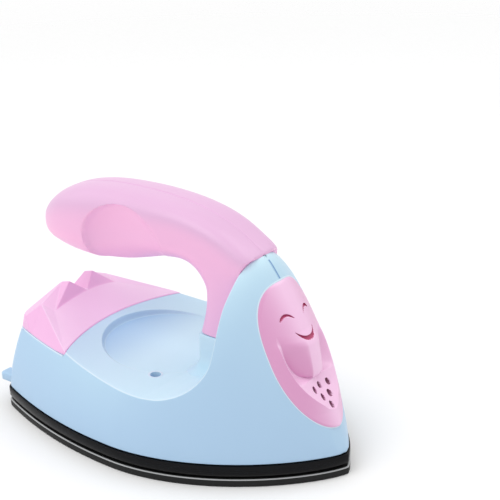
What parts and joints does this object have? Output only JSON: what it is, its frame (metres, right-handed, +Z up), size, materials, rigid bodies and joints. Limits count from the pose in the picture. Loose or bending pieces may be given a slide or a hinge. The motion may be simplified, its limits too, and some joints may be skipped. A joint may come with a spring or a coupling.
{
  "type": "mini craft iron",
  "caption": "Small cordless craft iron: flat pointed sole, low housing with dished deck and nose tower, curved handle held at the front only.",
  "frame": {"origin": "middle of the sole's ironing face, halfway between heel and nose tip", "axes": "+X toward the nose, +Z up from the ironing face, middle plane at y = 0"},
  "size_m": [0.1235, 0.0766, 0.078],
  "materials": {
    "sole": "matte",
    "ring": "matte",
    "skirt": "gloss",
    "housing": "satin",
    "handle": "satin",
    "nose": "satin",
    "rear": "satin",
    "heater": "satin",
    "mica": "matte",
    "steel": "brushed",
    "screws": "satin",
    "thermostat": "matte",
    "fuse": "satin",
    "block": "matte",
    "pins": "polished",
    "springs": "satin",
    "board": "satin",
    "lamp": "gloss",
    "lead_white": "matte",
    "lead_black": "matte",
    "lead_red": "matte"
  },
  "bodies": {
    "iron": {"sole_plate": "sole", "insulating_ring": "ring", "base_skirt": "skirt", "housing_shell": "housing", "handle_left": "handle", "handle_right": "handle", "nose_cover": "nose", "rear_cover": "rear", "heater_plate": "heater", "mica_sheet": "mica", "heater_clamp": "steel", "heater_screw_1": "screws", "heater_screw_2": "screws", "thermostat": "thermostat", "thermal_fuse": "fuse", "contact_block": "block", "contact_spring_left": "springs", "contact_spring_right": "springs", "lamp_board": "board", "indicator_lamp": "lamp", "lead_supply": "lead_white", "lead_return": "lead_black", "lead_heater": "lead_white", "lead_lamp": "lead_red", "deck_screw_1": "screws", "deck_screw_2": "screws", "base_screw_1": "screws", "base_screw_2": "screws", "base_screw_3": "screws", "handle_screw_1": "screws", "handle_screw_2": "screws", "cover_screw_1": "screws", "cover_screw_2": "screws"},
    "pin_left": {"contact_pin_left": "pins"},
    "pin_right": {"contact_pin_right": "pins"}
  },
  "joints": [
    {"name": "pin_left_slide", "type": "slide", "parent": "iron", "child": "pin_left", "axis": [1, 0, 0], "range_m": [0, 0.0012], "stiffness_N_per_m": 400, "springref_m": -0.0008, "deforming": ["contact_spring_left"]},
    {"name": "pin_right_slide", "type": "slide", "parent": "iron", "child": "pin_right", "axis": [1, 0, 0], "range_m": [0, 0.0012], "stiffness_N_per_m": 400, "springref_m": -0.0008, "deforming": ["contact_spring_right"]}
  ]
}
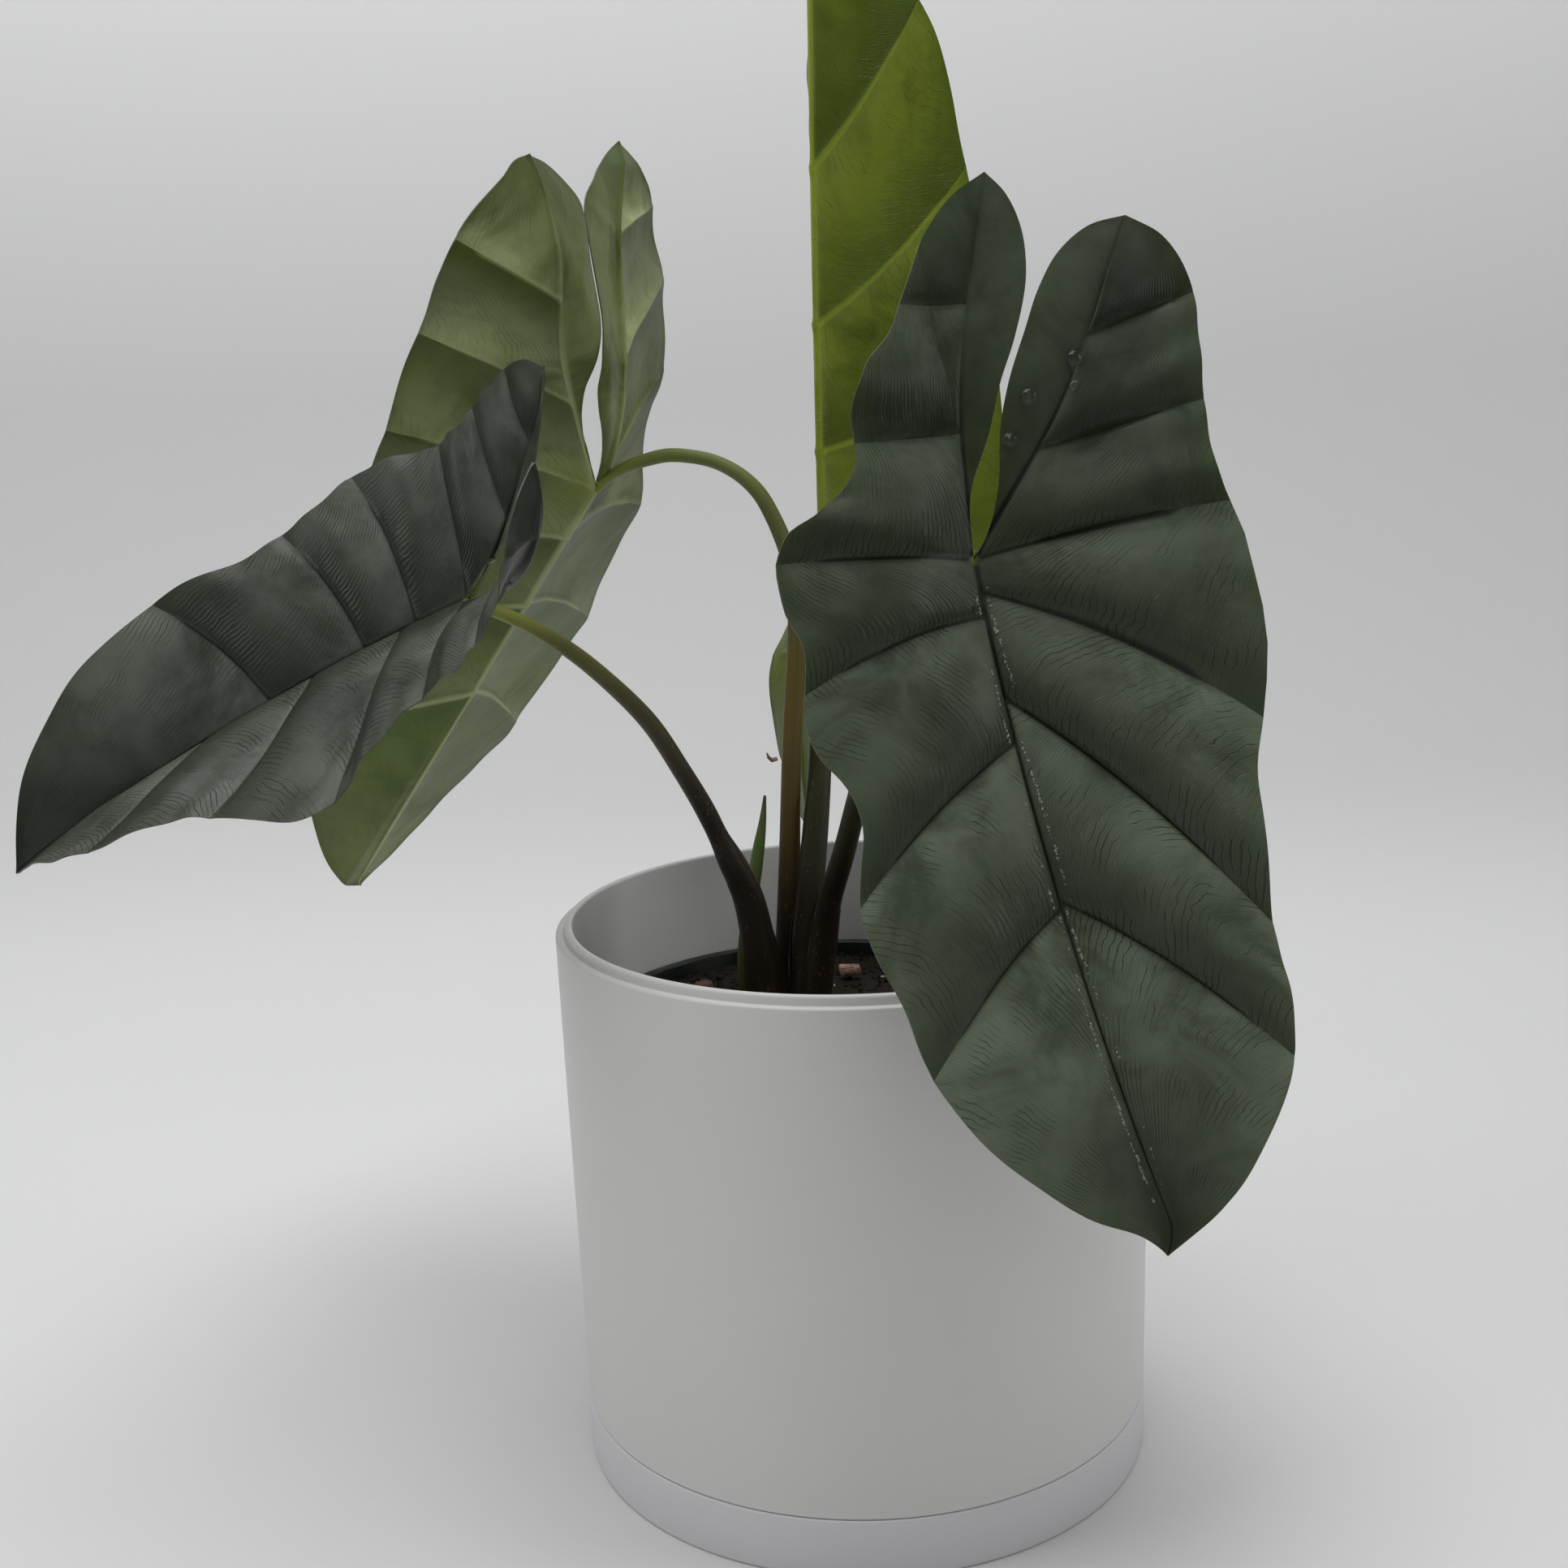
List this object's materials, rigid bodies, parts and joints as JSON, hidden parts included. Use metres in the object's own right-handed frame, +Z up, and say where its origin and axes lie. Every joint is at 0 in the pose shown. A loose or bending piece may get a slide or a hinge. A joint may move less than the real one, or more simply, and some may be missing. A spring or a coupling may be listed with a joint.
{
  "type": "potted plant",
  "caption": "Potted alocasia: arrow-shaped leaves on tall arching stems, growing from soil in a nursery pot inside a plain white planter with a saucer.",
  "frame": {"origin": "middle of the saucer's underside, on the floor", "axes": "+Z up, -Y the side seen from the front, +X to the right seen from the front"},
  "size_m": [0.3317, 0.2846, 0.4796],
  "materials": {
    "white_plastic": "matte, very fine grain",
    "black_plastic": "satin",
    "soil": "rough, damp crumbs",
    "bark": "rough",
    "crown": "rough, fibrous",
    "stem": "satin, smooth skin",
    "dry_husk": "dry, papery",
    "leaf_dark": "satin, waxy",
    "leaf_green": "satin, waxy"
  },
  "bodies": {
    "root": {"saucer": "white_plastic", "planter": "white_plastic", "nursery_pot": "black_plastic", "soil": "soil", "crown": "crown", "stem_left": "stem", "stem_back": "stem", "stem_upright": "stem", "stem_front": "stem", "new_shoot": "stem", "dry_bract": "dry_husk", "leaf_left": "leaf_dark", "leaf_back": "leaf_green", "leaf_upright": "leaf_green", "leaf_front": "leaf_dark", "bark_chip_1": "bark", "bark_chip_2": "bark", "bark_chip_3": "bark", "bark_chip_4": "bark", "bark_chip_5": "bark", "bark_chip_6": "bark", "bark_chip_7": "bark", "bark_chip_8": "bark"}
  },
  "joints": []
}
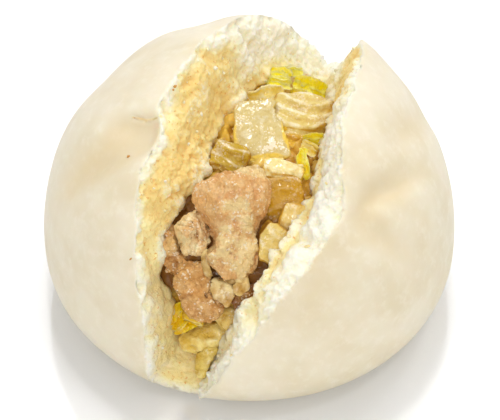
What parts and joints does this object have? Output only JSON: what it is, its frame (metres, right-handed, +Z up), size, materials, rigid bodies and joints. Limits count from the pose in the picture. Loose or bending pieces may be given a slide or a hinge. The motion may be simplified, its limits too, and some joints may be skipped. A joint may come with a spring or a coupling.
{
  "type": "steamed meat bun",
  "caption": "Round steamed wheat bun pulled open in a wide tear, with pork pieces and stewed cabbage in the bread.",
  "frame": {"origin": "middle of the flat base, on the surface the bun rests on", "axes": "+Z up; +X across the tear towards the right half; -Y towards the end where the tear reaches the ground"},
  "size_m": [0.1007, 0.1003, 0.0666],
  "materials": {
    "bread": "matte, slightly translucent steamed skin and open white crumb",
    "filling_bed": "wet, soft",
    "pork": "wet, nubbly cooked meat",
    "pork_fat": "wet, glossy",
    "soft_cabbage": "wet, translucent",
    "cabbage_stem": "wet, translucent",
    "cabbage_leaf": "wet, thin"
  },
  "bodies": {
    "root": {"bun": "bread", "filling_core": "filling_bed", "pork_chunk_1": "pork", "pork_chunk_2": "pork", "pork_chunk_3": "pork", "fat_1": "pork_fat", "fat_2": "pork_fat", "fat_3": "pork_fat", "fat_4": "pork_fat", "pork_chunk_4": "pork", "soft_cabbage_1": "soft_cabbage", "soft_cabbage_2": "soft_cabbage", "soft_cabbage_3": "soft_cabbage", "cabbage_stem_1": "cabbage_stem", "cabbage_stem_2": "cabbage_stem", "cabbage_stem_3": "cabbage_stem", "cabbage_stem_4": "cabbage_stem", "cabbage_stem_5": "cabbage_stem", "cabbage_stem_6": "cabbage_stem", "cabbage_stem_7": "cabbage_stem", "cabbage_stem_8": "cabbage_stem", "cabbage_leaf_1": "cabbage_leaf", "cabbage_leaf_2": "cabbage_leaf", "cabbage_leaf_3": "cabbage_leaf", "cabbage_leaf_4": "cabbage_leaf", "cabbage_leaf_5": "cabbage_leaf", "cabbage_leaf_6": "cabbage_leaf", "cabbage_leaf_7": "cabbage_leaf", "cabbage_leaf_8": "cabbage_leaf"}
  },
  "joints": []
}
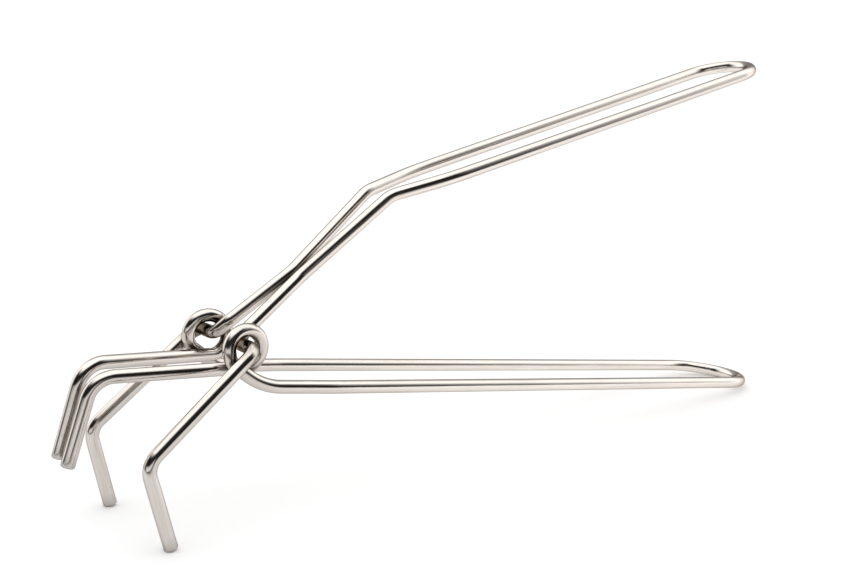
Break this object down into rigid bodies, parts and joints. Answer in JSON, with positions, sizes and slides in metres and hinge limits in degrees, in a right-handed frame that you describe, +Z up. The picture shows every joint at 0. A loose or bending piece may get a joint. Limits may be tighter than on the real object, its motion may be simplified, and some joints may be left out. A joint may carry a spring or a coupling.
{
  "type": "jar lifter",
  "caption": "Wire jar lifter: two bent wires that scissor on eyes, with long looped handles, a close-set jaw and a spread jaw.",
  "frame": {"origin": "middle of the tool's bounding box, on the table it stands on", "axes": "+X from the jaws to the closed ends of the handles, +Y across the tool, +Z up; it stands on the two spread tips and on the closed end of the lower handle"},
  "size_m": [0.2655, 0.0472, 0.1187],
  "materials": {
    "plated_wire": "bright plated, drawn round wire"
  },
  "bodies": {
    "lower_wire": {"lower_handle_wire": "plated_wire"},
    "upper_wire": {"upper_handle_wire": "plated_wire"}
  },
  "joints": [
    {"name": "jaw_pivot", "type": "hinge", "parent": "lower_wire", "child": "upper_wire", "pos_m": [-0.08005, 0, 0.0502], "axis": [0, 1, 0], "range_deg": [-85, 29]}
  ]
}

+ + + + + + +

Restate the final lines of the listing above word for word, beginning at the line that contains "Break this object".

Break this object down into rigid bodies, parts and joints. Answer in JSON, with positions, sizes and slides in metres and hinge limits in degrees, in a right-handed frame that you describe, +Z up. The picture shows every joint at 0. A loose or bending piece may get a joint. Limits may be tighter than on the real object, its motion may be simplified, and some joints may be left out. A joint may carry a spring or a coupling.
{
  "type": "jar lifter",
  "caption": "Wire jar lifter: two bent wires that scissor on eyes, with long looped handles, a close-set jaw and a spread jaw.",
  "frame": {"origin": "middle of the tool's bounding box, on the table it stands on", "axes": "+X from the jaws to the closed ends of the handles, +Y across the tool, +Z up; it stands on the two spread tips and on the closed end of the lower handle"},
  "size_m": [0.2655, 0.0472, 0.1187],
  "materials": {
    "plated_wire": "bright plated, drawn round wire"
  },
  "bodies": {
    "lower_wire": {"lower_handle_wire": "plated_wire"},
    "upper_wire": {"upper_handle_wire": "plated_wire"}
  },
  "joints": [
    {"name": "jaw_pivot", "type": "hinge", "parent": "lower_wire", "child": "upper_wire", "pos_m": [-0.08005, 0, 0.0502], "axis": [0, 1, 0], "range_deg": [-85, 29]}
  ]
}